John did too. "Not tonight," John says.
Rodney gives him one last look from the hallway, his eyes narrowed, looking for something he can’t see.
John closes the door, thinks he used to be a far less complicated man.
*
There are two deathgliders in the Alpha Site hangar. Bates organised a flying lesson for John, promised a spectacular aerial view of the planet, not to mention a thrilling ride. The deathgliders are confined to the planet's atmosphere so John doubts they'll compare to puddle jumpers, but he's desperate to be airborne so he refuses to compare.
He beats the breakfast crowd to the mess and gets out to the hangar early. His instructor is a Major Wallis, barely five foot five and in her early forties. She's been stationed at the Alpha Site for approximately two years for the purpose of flying deathgliders and the Air Force constructed variations. She says it's the best job in the world and he refrains from telling her he used to feel the same about his job on Atlantis.

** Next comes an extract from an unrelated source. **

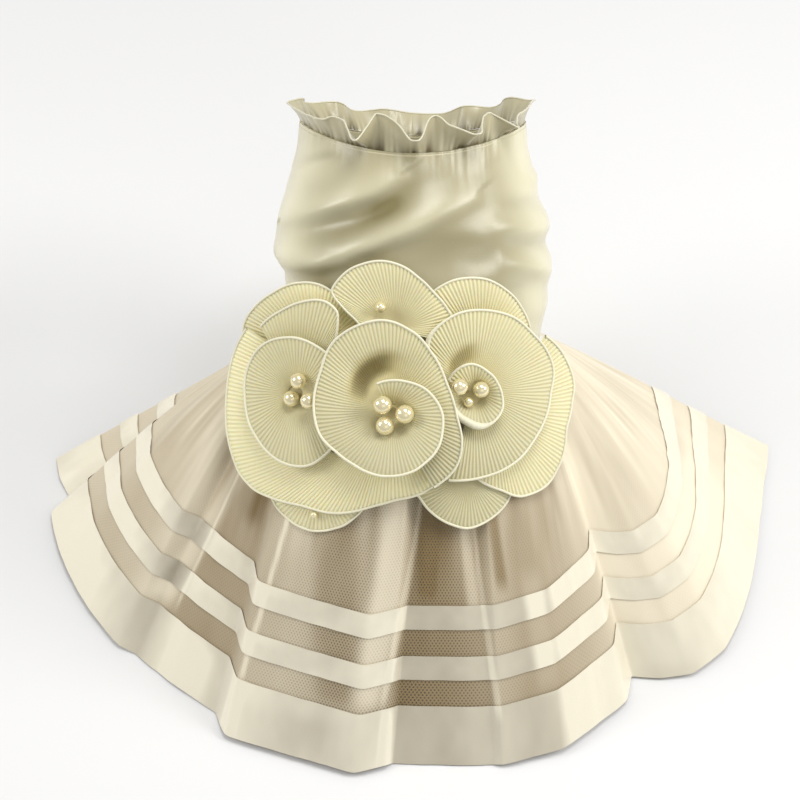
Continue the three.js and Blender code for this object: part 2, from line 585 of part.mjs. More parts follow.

"I saw the specs on those puddle jumpers," she says, as she climbs into the cockpit. John is in the navigation chair. "Must have been something, flying one of those."
"It was," John says. "Really something."
Wallis tells him she wants him to get the feel of the gees before she puts him in the pilot's seat. "It won't take long," she says. "I fully intend to have you flying by the end of the day."
She's true to her word. By the end of the day John can take off, land, dip, dive and perform a low fly-by. He's keen to try a roll but Wallis vetoes the idea. She tells him he needs to leave some adventure for the next lesson.
They come in for their last landing just as the sun is setting. They fly over the research facility, over the playing field and over the hill where Rodney dropped his apple and ration bar yesterday. They’re low enough for John to make out the rocks they were sitting on, the path from the facility to the compound.
John remembers being sixteen, getting home after midnight and trying to sneak in the backdoor, hoping his father wouldn't hear. His father slept like he was on guard duty, one eye open. He caught John on the stairs, shoes in hand. He said he expected better of John but then he said that about everything John did so it meant little.
John wonders if he can sneak back to his quarters without encountering Rodney. John never appreciated being lectured.
*
Rodney doesn't knock on his door, doesn't come looking for him. John has dinner in the mess with Elizabeth and Bates. No one mentions Rodney and John doesn't ask. Elizabeth tells them an amusing story about her meeting with dignitaries from PS3-890 who presented her with a vial of their most powerful aphrodisiac. A customary gift for alien visitors, apparently.
"Their herbology is widely regarded," she says with a straight face. John grins. Bates smirks into his soup.
John sleeps through the night. In the morning he decides a day without Rodney is long enough and he has little interest in making it two days. He resolves to find Rodney's hideout and quickly learns it isn’t a mystery. Zelenka points John toward the astro-physics lab.
Inside, Rodney is staring at a computer monitor. He's on an angle with his feet up on the desk, crossed at the ankles. He's holding a mug and leaning his head into his hand.
John taps on the door. Rodney looks up. "Tomb Raider?" John says, inclining his head toward the monitor.
Rodney shakes his head. "Results of an experiment Zelenka's been conducting on this." Rodney holds up a mouse-sized object, black with filament-type wires attached to one end. "It's the processor for the biometric scanners on Atlantis. I brought one back with me. I wish I'd bought more. It's possible this one is faulty."
John steps closer, eyes the processor. "How can you tell?"